What Type of Mattress Is Best for Side Sleeping?
Every individual mattress model is unique, but the vast majority fall into one of five general construction categories. Each category has advantages and disadvantages, but some are better equipped for side sleepers.
A foam mattress features top layers of memory foam or adaptive polyfoam, followed by support layers of dense polyfoam. These mattresses usually excel at even contouring and weight distribution, which can promote spinal alignment and alleviate pressure for side sleepers.
- Downsides: Many foam mattresses absorb and retain excess body heat. Foam doesn’t provide the same stability as metal coils, so edge support and ease of movement may also be lacking.
- Average Price (Queen): $800 to $1,100
A hybrid is a type of innerspring with thick comfort layers of foam, latex, and/or microcoils. The support system almost always contains individually pocketed coils, which reinforce the sleep surface without generating too much motion transfer. Hybrids are a good choice for side sleepers who want a balance of cushioning and stability, but not too much of either.
- Downsides: Disadvantages of hybrids often depend on the design. For instance, hybrids with thick foam layers can retain too much body heat and feel unstable along the edges, while firmer hybrids with thin comfort layers may not alleviate pressure or isolation motion well. Hybrids can also be somewhat expensive.
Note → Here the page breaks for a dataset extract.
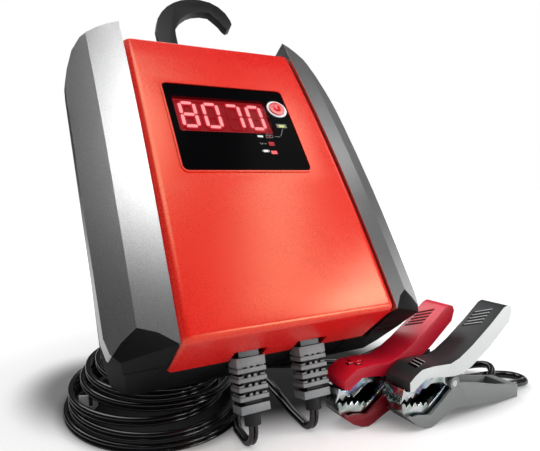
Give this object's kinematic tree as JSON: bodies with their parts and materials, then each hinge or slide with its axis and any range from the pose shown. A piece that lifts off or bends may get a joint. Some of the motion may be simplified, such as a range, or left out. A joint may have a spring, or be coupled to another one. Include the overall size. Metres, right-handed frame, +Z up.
{
  "type": "car battery charger",
  "caption": "Wall-hanging car battery charger with display panel, folding hook, coiled leads and spring clamps.",
  "frame": {"origin": "on the floor under the middle of the case", "axes": "+Z up, -Y towards the front of the case, +X along the case's width"},
  "size_m": [0.3703, 0.2638, 0.3699],
  "materials": {
    "red_gloss": "gloss",
    "silver_paint": "satin metallic",
    "black_plastic": "fine texture",
    "panel_black": "gloss",
    "window": "clear red",
    "display": "matte",
    "lamp_green": "gloss",
    "lamp_red": "gloss",
    "board": "satin",
    "steel": "satin",
    "chrome": "bright",
    "copper": "lacquered",
    "aluminium": "satin",
    "sleeve": "gloss",
    "relief": "matte",
    "lead": "gloss",
    "tie": "matte",
    "clamp_red": "satin",
    "clamp_black": "satin",
    "brass": "bright"
  },
  "bodies": {
    "charger": {"front_cover": "red_gloss", "back_shell": "black_plastic", "side_panel_left": "silver_paint", "side_panel_right": "silver_paint", "control_panel": "panel_black", "display_window": "window", "display_module": "display", "button_ring": "chrome", "button_spring": "steel", "tact_switch": "black_plastic", "lamp_yellow": "lamp_green", "lamp_red": "lamp_red", "control_board": "board", "power_board": "board", "transformer_core": "steel", "transformer_winding": "copper", "heat_sink": "aluminium", "capacitors": "sleeve", "cover_screws": "steel", "board_screws": "steel", "hook_pin": "steel", "hook_washers": "steel", "strain_relief_mains": "relief", "strain_relief_output": "relief", "mains_lead": "lead", "mains_plug": "black_plastic", "plug_blades": "brass", "mains_tie": "tie", "output_lead": "lead", "output_tie": "tie", "lead_splitter": "black_plastic", "clamp_lead_red": "lead", "clamp_lead_black": "lead", "red_lower_handle": "clamp_red", "red_lower_jaw": "chrome", "red_pivot_pin": "steel", "red_spring": "steel", "black_lower_handle": "clamp_black", "black_lower_jaw": "chrome", "black_pivot_pin": "steel", "black_spring": "steel"},
    "hook_body": {"hook": "black_plastic"},
    "button_body": {"button_cap": "lamp_red"},
    "red_jaw_body": {"red_upper_handle": "clamp_red", "red_upper_jaw": "chrome"},
    "black_jaw_body": {"black_upper_handle": "clamp_black", "black_upper_jaw": "chrome"}
  },
  "joints": [
    {"name": "hook_fold", "type": "hinge", "parent": "charger", "child": "hook_body", "pos_m": [-0.017, 0.09902, 0.26911], "axis": [-1, 0, 0], "range_deg": [0, 173]},
    {"name": "button_press", "type": "slide", "parent": "charger", "child": "button_body", "axis": [0, 0.7972, -0.6037], "range_m": [0, 0.0012], "stiffness_N_per_m": 250, "springref_m": -0.0006, "deforming": ["button_spring"]},
    {"name": "red_clamp_open", "type": "hinge", "parent": "charger", "child": "red_jaw_body", "pos_m": [0.08889, -0.07383, 0.028], "axis": [-0.0349, 0.9994, 0], "range_deg": [0, 22], "stiffness_Nm_per_rad": 1.2, "springref_deg": -20.05},
    {"name": "black_clamp_open", "type": "hinge", "parent": "charger", "child": "black_jaw_body", "pos_m": [0.12729, -0.09753, 0.028], "axis": [-0.0349, 0.9994, 0], "range_deg": [0, 22], "stiffness_Nm_per_rad": 1.2, "springref_deg": -20.05}
  ]
}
- Average Price (Queen): $1,500 to $2,200
Latex is a naturally responsive material derived from rubber tree plants. An all-latex mattress usually features a softer, more adaptive comfort layer over denser support layers. Latex is highly durable, so these mattresses tend to last a long time, and those with ventilated layers don’t retain as much heat as foam mattresses.
- Downsides: Latex gently cushions the body rather than contouring closely, so these mattresses may not alleviate enough pressure for side sleepers. They are also fairly costly, as latex is expensive to process.
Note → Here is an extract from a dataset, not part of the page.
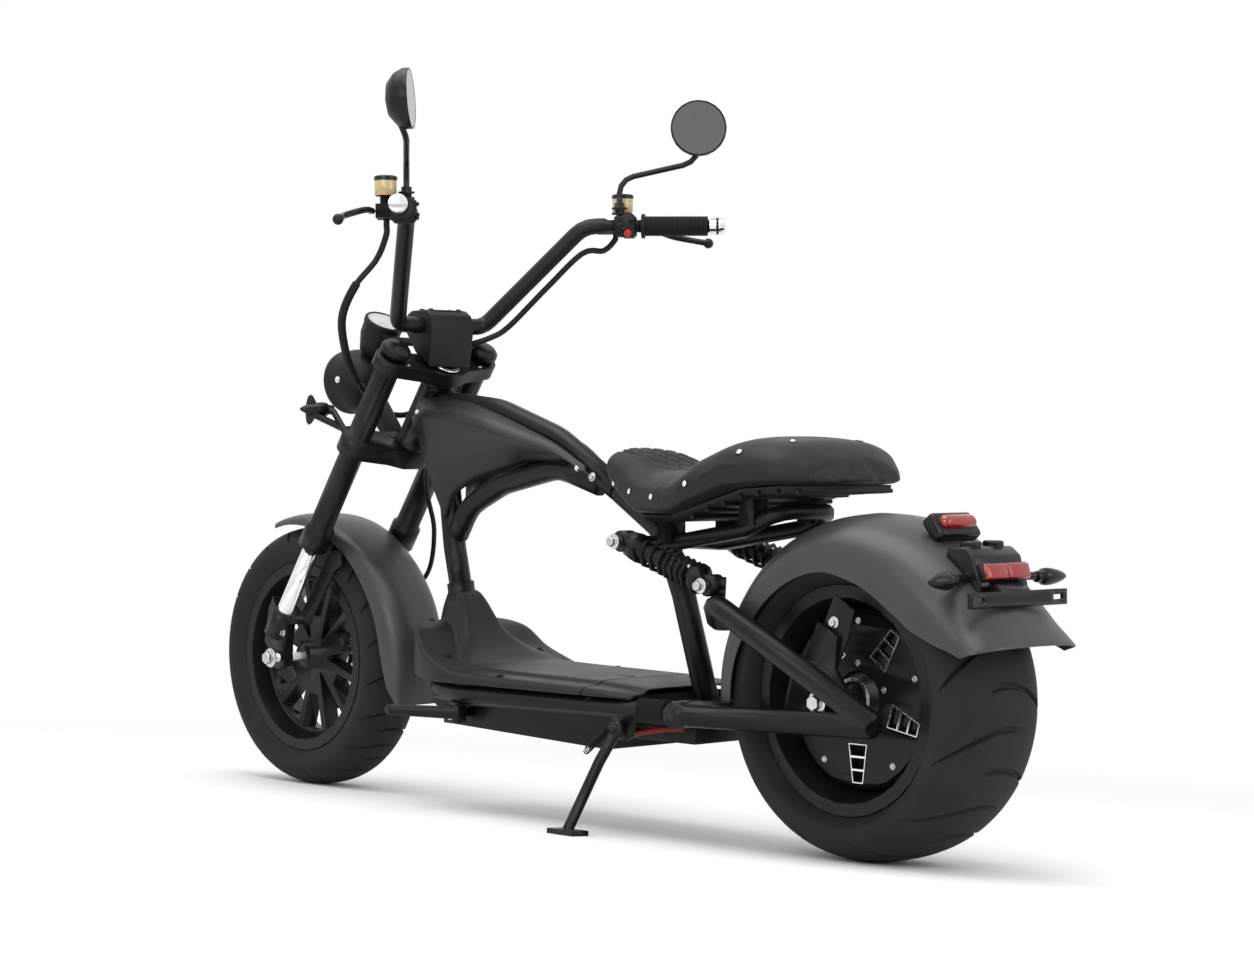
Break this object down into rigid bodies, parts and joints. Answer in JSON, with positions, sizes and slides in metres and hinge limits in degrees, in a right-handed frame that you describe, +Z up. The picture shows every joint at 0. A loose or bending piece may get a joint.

- Average Price (Queen): $1,600 to $2,200
Traditional innersprings have thin comfort layers of foam or fiber padding, followed by thick coil systems. Side sleepers may not receive enough pressure relief from innersprings due to their lack of cushioning material, but these mattresses are responsive and easy to move across. Most innersprings also sleep cool due to steady airflow through the coil layer.
- Downsides: Innersprings have an average lifespan of five to six years, making them the least durable mattress type. Side sleepers will likely prefer the thick cushioning layers of a hybrid model over the thin padding of an innerspring.
- Average Price (Queen): $700 to $1,000
Airbeds feature support cores with adjustable air chambers. By adding or releasing air from these chambers, you can make certain areas of the mattress feel softer or firmer. This level of customization makes airbeds a good choice for side sleepers who need extra cushioning one night and more support the next. Most airbeds have comfort layers of memory foam or polyfoam, but some high-end models also contain latex and microcoils.
- Downsides: Airbeds are by far the most expensive mattress type on average. Compared to other mattress types, they are unmatched in terms of customized comfort – but be prepared to pay a hefty sticker price.
- Average Price (Queen): $2,400 to $3,000
Mattress Accessories for Side Sleepers
Finally, there are a few more considerations side sleepers may want to keep in mind when buying a mattress. Review the following questions. If you answer yes to any of them, expand the section to learn more about the best mattress options for you.
Choosing the right mattress is key for sleeping comfortably on your side, but other components of your sleep surface also play an important role. The goal for any side sleeper should be to optimize every aspect of their sleep area to accommodate this sleep position.
Pillows for Side Sleepers
As with mattresses, pillows can affect alignment for side sleepers. When resting on your side, adequate reinforcement is needed to keep the head and neck aligned with the spine.
Side sleepers should focus on loft, or thickness, when choosing a pillow. A medium- or high-loft pillow should properly support the head and neck. Most side sleepers prefer pillows that measure 4 to 7 inches thick.
Material composition is also important. A pillow with fill that sinks when weight is applied – such as down, feathers, and down alternative fibers – may not keep the head and neck upright even if the loft is high. Pillows with memory foam, latex, and buckwheat hulls usually provide the best support and won’t sink as much beneath the weight of your head.
Mattress Toppers for Side Sleepers
If your mattress feels too soft or too firm to accommodate you while sleeping in the side position, buying a new mattress may be the best solution. However, mattresses are an expensive investment. A mattress topper can provide a temporary fix while you save up for a new bed.
Toppers are layers of cushioning material that rest on your sleep surface, serving as a buffer between your body and the mattress. You should consider a softer topper if your mattress feels too firm. Likewise, a firmer topper can provide extra support if your mattress feels too soft. Generally, the thicker a topper’s profile is, the softer it will be. Most toppers sold today measure 1.5 to 4 inches thick.
Since cushioning is important for side sleepers, the best toppers for this position usually contain solid memory foam, polyfoam, and latex. Those who prefer a very soft feel may also feel comfortable on toppers containing down and feathers, which are also known as featherbeds.